Parousia waiting for night-fall on New Years Eve 1981

At the cemetery waiting for night-fall on New Years Eve 1981

When we finally got to the Shady Grove to load-in it was freezing inside.  As usual, the club manager hadn’t turned on the furnace.  This was typically done to save money.  The furnace would usually be turned on closer to show time just before the first customers came through the doors.

Gregg Filippone was doing sound that night.  I remember he ran the cable snake from the stage back to the sound board and left the cable draped over the furnace.  Of course Gregg had fully intended to move it before the furnace was turned on but then he forgot and it wasn’t long before the room started to smell like burning plastic.  

Sure enough the club manager turned on the heat earlier than expected and the snake melted exposing the wires, making it useless.  Well, it was the snake owned by us, the band, which really sucked, now we had no choice but to send someone back to Buffalo to get Gregg’s snake at his house. That someone was our loyal and dependable head roadie, Dave Styn who was a super-trooper and drove all that way on icy December roads to fetch Gregg’s cable-snake.  Anyway, Gregg knew he would have to pay us to get the snake fixed and that kind of soured his mood for a while until later when he was able to alter his attitude by smoking certain leaves from flowering buds.

About an hour and a half later Dave returned with snake in hand (No I don’t mean it that way)…  Finally we were ready to connect the cables to the sound board and plug-in the microphones.  We had no time to do a full sound-check but fortunately we had already played the Shady Grove three times before and knew how the sound played out in the room.  We had about 20-minutes to kill before hitting the stage to start this New Years Eve celebration a-rockin.  We all piled into the dressing room above the bar to chill out.

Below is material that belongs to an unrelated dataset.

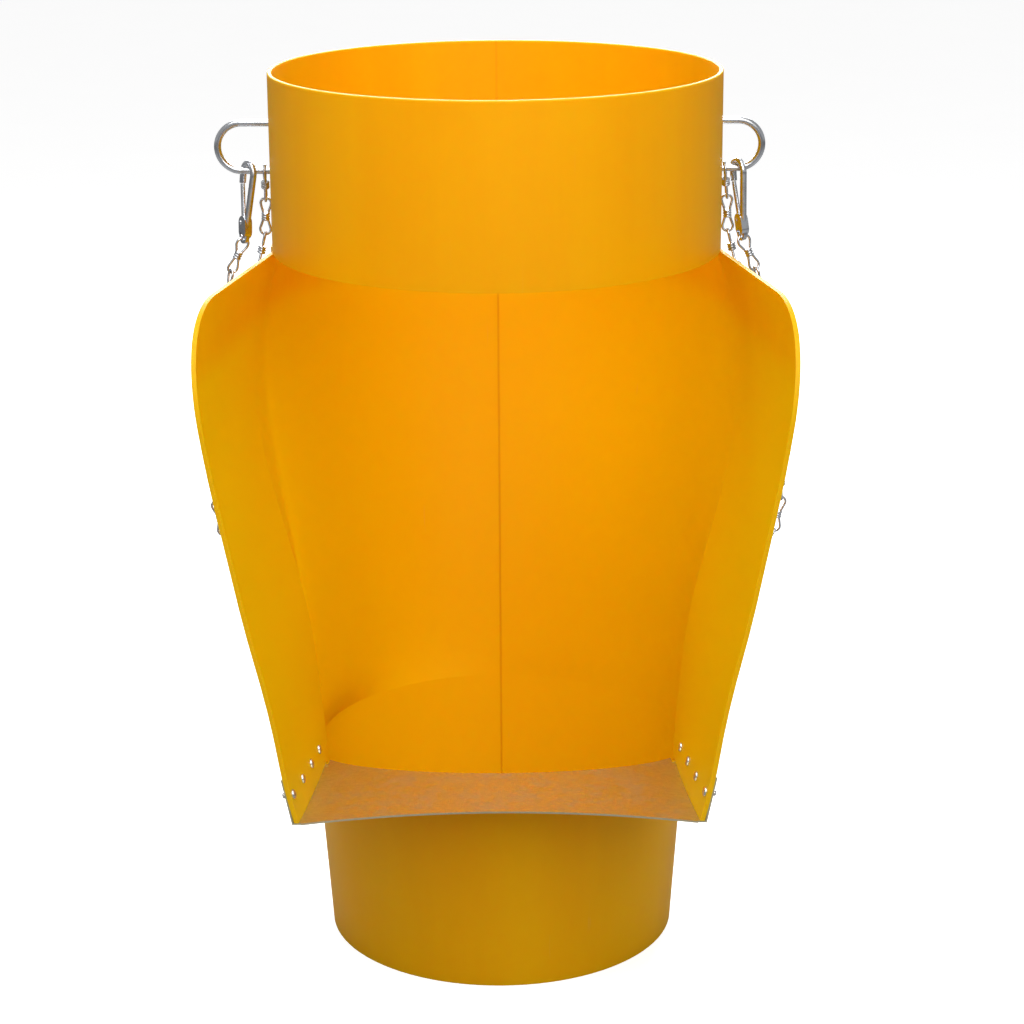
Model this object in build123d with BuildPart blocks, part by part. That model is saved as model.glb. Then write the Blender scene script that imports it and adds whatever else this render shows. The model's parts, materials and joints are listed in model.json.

Happy New Year 1982I was still pretty worried and anxious, it had been a very stressful day with snakes burning and talks of band members quitting.  Garth and his girlfriend Nikki were doing this trendy thing called ‘whippets’ and they were having a good time with it.  Well, they saw the distressed look on my face and Nikki said, “Ger, you have got to calm down man, everything will be ok”.  And there it was…I was offered my first hit of the whippet balloon…

I thought “what the heck” I needed to do something to relax, and after all it was New Years Eve, the night for fun and life-changing events, right?  So, I inhaled with all my might and just as I held my breath, the manager shouts to us from the bottom of the stairs, “five minutes”…  My head felt like it was in another universe… I couldn’t move.  I heard a high-pitched whining sound in my ears and everyone was laughing at me in muffled distant voices like I was trapped in a bad twilight zone episode…. I heard them reverberating in my head “HeeHEEhee HAhaHA HoHOho, look at Gerry” …  I was so high; I could barely get down the stairway that led to the stage. 

Somehow I made it behind my drums and everything was still spinning…  We started the show with the song “I’m Free” by The Who.  It began with slow simple strumming and then a crescendo of drums and guitars.  As soon as I started playing, I felt fine, I felt good, nothing like a bit of Keith Moon to get my ass going and besides if ol’ Keith could do it high, I could too… of course Mr. Moon had the help of the band ‘doctor’ who injected stimulants into Keith’s ankles but hey, adrenaline and caffeine worked fine for me.

We did a great show that night in spite of the earlier problems and we didn’t play ‘Rebel Rebel’ in honor of Garth because we didn’t want him to “flip out”… at least, not at a paid gig.

Parousia at The Shady Grove In 1981, Old Rte.219, Boston, NY

Where exactly was The Shady Grove on Old Rte.219 in Boston, NY? Somewhere near three cemeteries it seems…

 

 

3 comments for “Parousia at the Shady Grove in Boston 1981

  1. Gregg Filippone
    June 18, 2014 at 9:28 am

    I did live sound for most of these early Parousia gigs after John McGovern left the band. We did enough shows that I really don’t remember most of them unless something unusual happened. The mic snake falling into the Fireplace at the Shady Grove is one I recall. The mic snake was drapped over the Fireplace (live fire) and at some point before the show, it fell into the fire. Somebody went back to North Buffalo to my parents garage to get my spare snake. The mic snake burned (“melted” is a better word) about 10-15 feet from the end with the XLR connectors that go into the mic mixer. I remember repairing the snake and using it for years after that (of course it was now an 85 foot snake).

    Gerry and Garth, great job on the website. Amazing amount of content. Things that I have forgotten about (imagine that!). I will post some more in the coming days. Another specific show I remember is when I got stuck in the service elevator (Gerry tells me it was Daemen College). I’ll see what else jogs my memory as I go through the website. Gregg Filippone

    • GerryNorth
      June 19, 2014 at 8:05 pm

      Yeah, that somebody who drove 50 miles round-trip (on icy upstate NY roads in December) to retrieve the spare mic snake was none-other than Dave Styn, head-roadie extraordinaire. He made it back to the club in just over an hour and saved the day.

  2. Laura
    June 24, 2014 at 2:58 pm

    Hi,

    I have a copy of the “Rock To Riches” LP, which is in excellent condition. Would you happen to know if any band members who appear on the album, might be interested in owning a copy? Thanks.